Levene emphasized the value of Lloyd’s global brand name, and what its customers have come to expect from the London market. “We have a brand that is recognised, powerful and respected,” he said. “What is it that marks us out? Our innovation, our creativity, our ability to adapt to meet new risks and, perhaps above all, our trustworthiness. Be it the San Francisco Earthquake of 1906 or the attacks of September 11th 2001, we keep our word.”
Addressing the growing importance of the U.S. market, Levene observed that “last year our US premium volume broke through the $8 billion barrier for the first time. Net premiums in North America as a whole have risen from $9.1billion in 2000 to almost $10 billion in 2002. In Canada, nine of the ten largest companies have a policy at Lloyd’s, and we are playing an increasing role in speciality niche areas, where domestic insurers appear to lack the strength and appetite for such needs. As the costs of litigation rise, liability is the largest growth area in the Canadian market, with signed premiums up 21 per cent in 2002.”
He also saw growth in the Asia Pacific region and noted that “our business in Europe is also growing. Lloyd’s European business – excluding the UK – has increased by almost 50 per cent over the last two years. Today, 75 per cent of the largest EU companies have insurance policies at Lloyd’s. Eight out of ten of the largest EU insurers reinsure at Lloyd’s.” In fact, as Levene went on to discuss, the European Community, and its contemplated expansion to include 25 countries, represents a great opportunity for Lloyd’s.

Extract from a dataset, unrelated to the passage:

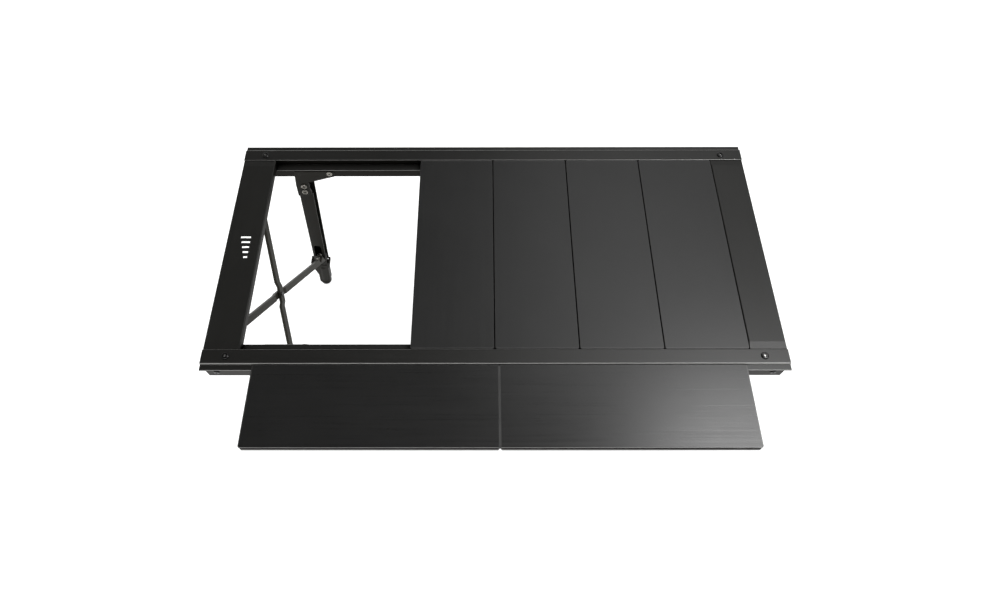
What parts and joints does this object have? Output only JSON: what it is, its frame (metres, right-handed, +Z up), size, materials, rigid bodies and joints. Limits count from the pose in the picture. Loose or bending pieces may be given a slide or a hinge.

Discussing terrorism, Levene pointed out the global nature of the threat and the costs involved. As an example he noted that “the 10 insurers facing the highest losses from the attack on the World Trade Centre are not just British and American. Two are American, one is Bermudian, two Japanese, and the remaining five are European – Lloyd’s included of course. He also commented on the trend towrds market consolidation, pointing out that, “At the beginning of the 1990s, the five biggest players in reinsurance handled 21 per cent of the market; ten years later they accounted for 38 per cent of the total.”
In a sober observation Levene stated: “Terrorism makes the headlines. But we need to put the threat it poses in perspective, because the threat from natural disasters and catastrophes also appears to be rising. In the US, insurance losses from natural disasters have increased 15-fold since 1960. And things are going to get worse. By 2050, mega-catastrophes, which used to occur every 100 years, are predicted to happen once every 25. The UN predicts that losses will then be 900 per cent higher than they are today.”
In his conclusion Levene sounded a “cautionary note.” He reminded the Members that he was building on “two legacies,” the “strong foundations that Sax and others have put down,” and the fact that his tenure coincides with “an industry that is in a strong stage of its business cycle.” He then warned that no one should “forget that the good times will not last forever. We need to prepare for the rainy days now and, as they say, make hay while the sun shines.”
In order to do this he first called for pressing on “with the measures we have put in place to raise the standards of service we offer, and manage our marketplace more effectively. Second, we need to trumpet our achievements and promote the hallmarks that make Lloyd’s the success it is today. And third, we should re-double our efforts to increase the size of our business in Europe and Asia. If we do these three things, we should be able to look ahead with confidence. We will be building a marketplace of choice for policyholders, brokers, underwriters and capital. We will be creating an environment in which the long term return to capital providers is maximised. And we will be shaping a disciplined marketplace of well managed businesses.”